Jumat, 27 Februari 2009

the dead of the hired man

“ Meaning of Home for Silas “

“The Death of the Hired Man” is one of Robert Frost’s poem. When I read this poem, it makes me wondering. The poem is just like kind of short story but this is a poem actually. The poem ‘starring’ by the couple Mary and Warren which is has the dialogue here and tell whole story, and of course Silas as the center of the story.

We have two contradictory speakers, each one right in his or her way, and only when the points of view are joined is the poem resolved. Yet the resolution is not tied up in a neatly restful way. On the contrary, it is open-ended, that is, we are left with two points of view, but although they have clung to their differences, they have made a species of truce, and the poem concludes, concludes in an open-ended way.

The poem itself tell about the return of Silas, the ex worker in the couple’s field. After all the time had passed he was back to the couple’s house. It makes the couple feel confuse in order to accept him back or not and they have the different opinion about this. The differences between the attitudes of Warren and Mary become clear. In lines 31-36. Warren is frustrated because of his past experience while Mary is compassionate because she has observed Silas’s current condition. Although Mary attempted to care for him physically, Silas seemed to be too exhausted to receive her care. The fact that he was unable to wake up to drink tea or smoke foreshadows the end of the poem, when he will be permanently unable to wake up.

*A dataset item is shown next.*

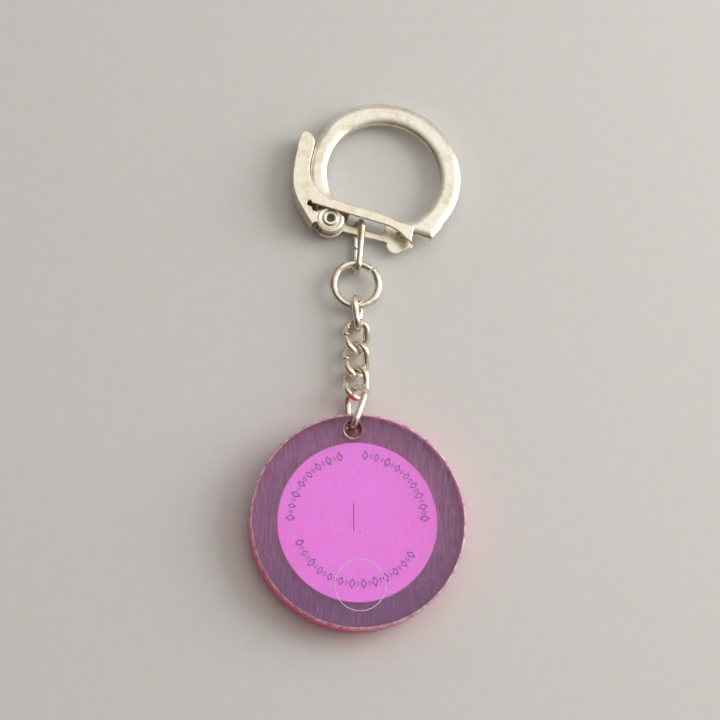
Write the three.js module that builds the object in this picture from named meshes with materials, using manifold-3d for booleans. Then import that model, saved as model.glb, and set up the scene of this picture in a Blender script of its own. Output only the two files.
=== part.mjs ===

He speculates that Silas has “come to ditch the meadow” as he’s promised to do in the past, but Warren knows Silas is incapable of the task. Even after Mary provides more detail about her conversation with Silas, Warren remains unsympathetic. Their conversation here provides some additional background material regarding Silas. He has a brother who is quite successful by conventional standards but with whom Silas does not get along. Since Warren feels Silas did not keep up his end of the bargain, Warren believes he owes Silas nothing. Mary, on the other hand, placates Warren in the tradition of principle based on need — that those who can must take care of those who cannot, regardless of whether they deserve it. Warren gradually acquiesces to Mary’s entreaties and agrees to keep Silas on at the farm. When Warren goes to check on Silas, Silas is dead.

In this case I want to talk about why Silas is back in the couple’s home after all the time. ”The Death of the Hired Man,” as you'll recall, begins as the wife informs her husband that Silas, the hired man, "is back...be kind." He answers: "when was I ever anything but kind to him? / But I’ll not have the fellow back." Many lines later, after the sketched-in background, the key exchange occurs. "Warren," she tells her husband, "[Silas] has come home to die: / you needn't be afraid he'll leave you this time." "Home," the husband mocks gently, "home." "Yes, what else but home?" she answers:

It all depends on what you mean by home.
Of course he’s nothing to us, any more
Than was the hound that came a stranger to us
Out of the woods, worn out upon the trail.

To which the husband answers: "Home is the place where, when you have to go there, / They have to take you in." But she cannot agree: "I should have called it / Something you somehow haven’t to deserve."

The Hired man has returned "home" to die. Though kinship would suggest that the old man’s rich brother ought to provide a home for him, Silas evidently feels more at home with the farm couple, who have supported him over the years. The poem presents two definitions of "home": " ’Home is the place where, when you have to go there, / They have to take you in.’ / ’I should have called it / Something you somehow haven’t to deserve.’ "

In this case Silas appears to have come "home" by both definitions. Despite his initial refusal, it looks as if Warren (the farmer) will have to take his old hand in, though Silas has done nothing to deserve it. Of course, when the moment of truth arrives, Silas is already dead. Perhaps after “The Death of the Hired Man” the definition of home will not be the lesser good that Warren called “the place where they have to take you in,” but the greater good Mary calls “something you somehow haven’t to deserve.”